Organizing

Organizing Nationally to Win Locally: Faith-Based Community Organizing’s New Frontier

Over the past few years faith-based organizing networks have broken onto the national organizing scene, adding grass-roots power and issue expertise to some of the biggest problems of the day.

Organizational Capacity and Resources

Deep and broad infrastructure — relationships, active locals, organizers, effective leaders, allies, and funding — produce organizational capacity. Adequate resources are critical. PICO, Gamaliel, and the IAF have different organizational capacities available for national organizing.

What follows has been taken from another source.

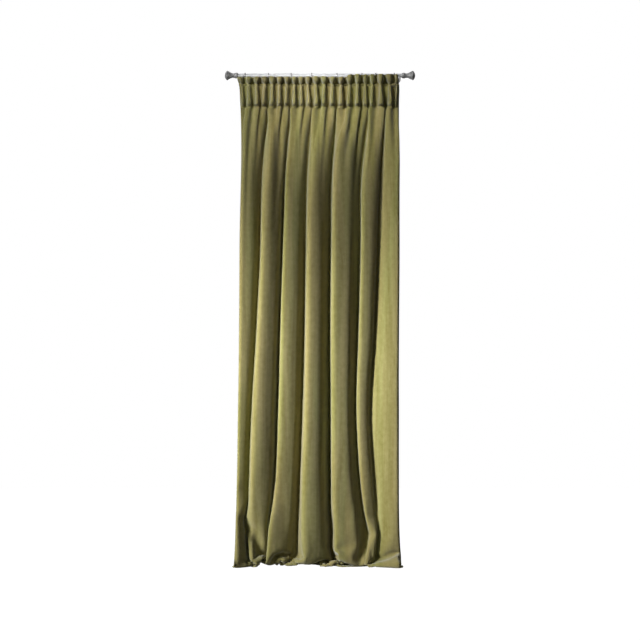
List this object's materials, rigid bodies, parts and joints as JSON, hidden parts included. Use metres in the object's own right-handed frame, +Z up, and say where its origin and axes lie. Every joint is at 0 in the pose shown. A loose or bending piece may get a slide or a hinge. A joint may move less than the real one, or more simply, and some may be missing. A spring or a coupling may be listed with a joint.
{
  "type": "curtain panel on rod",
  "caption": "Gathered velvet curtain with pencil-pleat heading, hung by hooks and rings from a slim metal rod with trumpet finials and wall brackets; its hem rests on the floor.",
  "frame": {"origin": "on the wall plane, at the height of the rod's axis and midway between the two wall brackets", "axes": "+X along the rod, +Y into the wall (the curtain's face looks along -Y), +Z up"},
  "size_m": [0.93, 0.25, 2.425],
  "materials": {
    "velvet": "cut-pile velvet, olive green",
    "tape": "woven heading tape",
    "cord": "braided cord",
    "rod_steel": "bright satin",
    "satin_nickel": "satin nickel plate",
    "dark_steel": "blackened",
    "ring_wire": "satin nickel plate, darker",
    "hook_wire": "zinc plate"
  },
  "bodies": {
    "rod_set": {"rod_tube": "rod_steel", "left_wall_plate": "satin_nickel", "left_bracket_arm": "satin_nickel", "right_wall_plate": "satin_nickel", "right_bracket_arm": "satin_nickel", "ring_1": "ring_wire", "hook_1": "hook_wire", "velvet_panel": "velvet", "heading_tape": "tape", "top_gathering_cord": "cord", "middle_gathering_cord": "cord", "bottom_gathering_cord": "cord"},
    "runner_2": {"ring_2": "ring_wire", "hook_2": "hook_wire"},
    "runner_3": {"ring_3": "ring_wire", "hook_3": "hook_wire"},
    "runner_4": {"ring_4": "ring_wire", "hook_4": "hook_wire"},
    "runner_5": {"ring_5": "ring_wire", "hook_5": "hook_wire"},
    "runner_6": {"ring_6": "ring_wire", "hook_6": "hook_wire"},
    "runner_7": {"ring_7": "ring_wire", "hook_7": "hook_wire"},
    "runner_8": {"ring_8": "ring_wire", "hook_8": "hook_wire"},
    "left_finial": {"left_finial_collar": "satin_nickel", "left_finial_bell": "satin_nickel", "left_finial_cap": "satin_nickel", "left_finial_grub_screw": "dark_steel"},
    "left_lock": {"left_lock_screw": "satin_nickel"},
    "right_finial": {"right_finial_collar": "satin_nickel", "right_finial_bell": "satin_nickel", "right_finial_cap": "satin_nickel", "right_finial_grub_screw": "dark_steel"},
    "right_lock": {"right_lock_screw": "satin_nickel"}
  },
  "joints": [
    {"name": "draw", "type": "slide", "parent": "rod_set", "child": "runner_8", "axis": [-1, 0, 0], "range_m": [0, 0.423], "deforming": ["velvet_panel", "heading_tape", "top_gathering_cord", "middle_gathering_cord", "bottom_gathering_cord"]},
    {"name": "runner_2_slide", "type": "slide", "parent": "rod_set", "child": "runner_2", "axis": [-1, 0, 0], "range_m": [0, 0.0677]},
    {"name": "runner_3_slide", "type": "slide", "parent": "rod_set", "child": "runner_3", "axis": [-1, 0, 0], "range_m": [0, 0.1312]},
    {"name": "runner_4_slide", "type": "slide", "parent": "rod_set", "child": "runner_4", "axis": [-1, 0, 0], "range_m": [0, 0.1897]},
    {"name": "runner_5_slide", "type": "slide", "parent": "rod_set", "child": "runner_5", "axis": [-1, 0, 0], "range_m": [0, 0.2614]},
    {"name": "runner_6_slide", "type": "slide", "parent": "rod_set", "child": "runner_6", "axis": [-1, 0, 0], "range_m": [0, 0.3321]},
    {"name": "runner_7_slide", "type": "slide", "parent": "rod_set", "child": "runner_7", "axis": [-1, 0, 0], "range_m": [0, 0.3715]},
    {"name": "left_finial_pull", "type": "slide", "parent": "rod_set", "child": "left_finial", "axis": [-1, 0, 0], "range_m": [0, 0.03]},
    {"name": "left_lock_turn", "type": "hinge", "parent": "rod_set", "child": "left_lock", "pos_m": [-0.375, -0.12, -0.018], "axis": [0, 0, 1], "range_deg": [0, 360]},
    {"name": "right_finial_pull", "type": "slide", "parent": "rod_set", "child": "right_finial", "axis": [1, 0, 0], "range_m": [0, 0.03]},
    {"name": "right_lock_turn", "type": "hinge", "parent": "rod_set", "child": "right_lock", "pos_m": [0.375, -0.12, -0.018], "axis": [0, 0, 1], "range_deg": [0, 360]}
  ],
  "couplings": [
    {"joint": "runner_2_slide", "follows": "draw", "ratio": 0.15764},
    {"joint": "runner_3_slide", "follows": "draw", "ratio": 0.30774},
    {"joint": "runner_4_slide", "follows": "draw", "ratio": 0.4462},
    {"joint": "runner_5_slide", "follows": "draw", "ratio": 0.61549},
    {"joint": "runner_6_slide", "follows": "draw", "ratio": 0.78273},
    {"joint": "runner_7_slide", "follows": "draw", "ratio": 0.87594}
  ]
}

PICO Network staff had long wanted to be active nationally, and after 2000 they felt ready to start bringing leaders together in Washington, D.C. PICO’s director, Scott Reed, explains, “Devolution for years allowed us to pay attention to local remedies because there were local resources to respond.” But federal budget cuts and the economic recession of 2000, when monies from Washington to the states dried up, made targeting states rather pointless. To win locally now might require organizing nationally. The first national gathering of PICO leaders in 2002 developed into PICO’s national New Voices Campaign. At first, seasoned leaders from PICO locals met several times a year in Washington to build relationships, compare issues, and visit elected representatives. Its first national campaign was federal funding for S-CHIP (children’s health care funding), which President Obama signed. Obama’s election opened the window of opportunity for all community organizations. By then, PICO New Voices had united around the goal of national health care reform and allied itself with major reform advocates including the SEIU, AARP, the American Cancer Society, and Community Catalyst, which has coordinated state-based health care advocacy groups for over a decade.

To ensure a continuous national presence, PICO opened a national office next to the Capitol and added four full-time Washington staff and ten more national staff to its 150 organizers. These include directors of national policy, communications, and outreach to affiliates, plus a health care reform campaign director. PICO’s annual budget jumped from $18 million to $28 million. The New Voices leaders are now developing into a national steering committee and meeting every couple of months in Washington. Their health care reform tactics include regular lobbying of representatives by leaders, simultaneous events by PICO locals, radio ads, and telephone lobbying using a PICO automated phone number that tracks volume of calls and directs callers successively to their representative and senators. Having full-time national staff in Washington develops a presence, set of networks, and visibility for PICO that is usually reserved for single-issue interest groups.

Gamaliel’s local experience with transportation infrastructure positioned it to lead a national transportation policy lobby. In 2005, affiliates’ long working relationships with their national legislators paid off when they won the support of senators Christopher Bond (R-MO) and Barack Obama (D-IL). The senators championed the amendment that provided for low-income apprenticeships in transportation construction. On June 29, 2009, Gamaliel took a new step and brought 550 members to Washington. Members lobbied 80 legislators on health care, immigration reform, and jobs programs and protested the U.S. Chamber of Commerce’s investment of $100 million to block public health care. Gamaliel, however, does not yet have as much capacity (staff, budget, and number of long-lived locals with many experienced leaders) to establish the ongoing Washington presence that PICO has.